• J Gen Intern Med · Sep 2020

    Review

    Medical Isolation and Solitary Confinement: Balancing Health and Humanity in US Jails and Prisons During COVID-19.

    • David H Cloud, Cyrus Ahalt, Dallas Augustine, David Sears, and Brie Williams.
    • Division of Geriatrics, Department of Medicine, School of Medicine, University of California, San Francisco, San Francisco, CA, USA. david.cloud@ucsf.edu.
    • J Gen Intern Med. 2020 Sep 1; 35 (9): 2738-2742.

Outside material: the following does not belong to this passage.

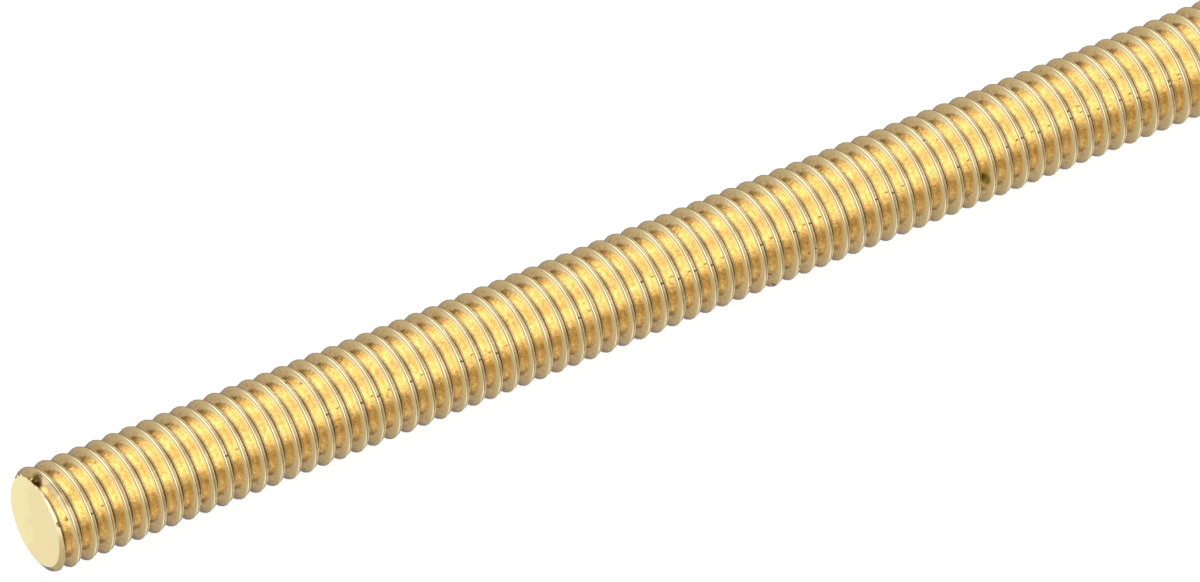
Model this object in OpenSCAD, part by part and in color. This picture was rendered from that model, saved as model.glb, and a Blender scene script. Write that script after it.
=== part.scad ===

    AbstractIn the face of the continually worsening COVID-19 pandemic, jails and prisons have become the greatest vectors of community transmission and are a point of heightened crisis and fear within the global crisis. Critical public health tools to mitigate the spread of COVID-19 are medical isolation and quarantine, but use of these tools is complicated in prisons and jails where decades of overuse of punitive solitary confinement is the norm. This has resulted in advocates denouncing the use of any form of isolation and attorneys litigating to end its use. It is essential to clarify the critical differences between punitive solitary confinement and the ethical use of medical isolation and quarantine during a pandemic. By doing so, then all those invested in stopping the spread of COVID-19 in prisons can work together to integrate medically sound, humane forms of medical isolation and quarantine that follow community standards of care rather than punitive forms of solitary confinement to manage COVID-19.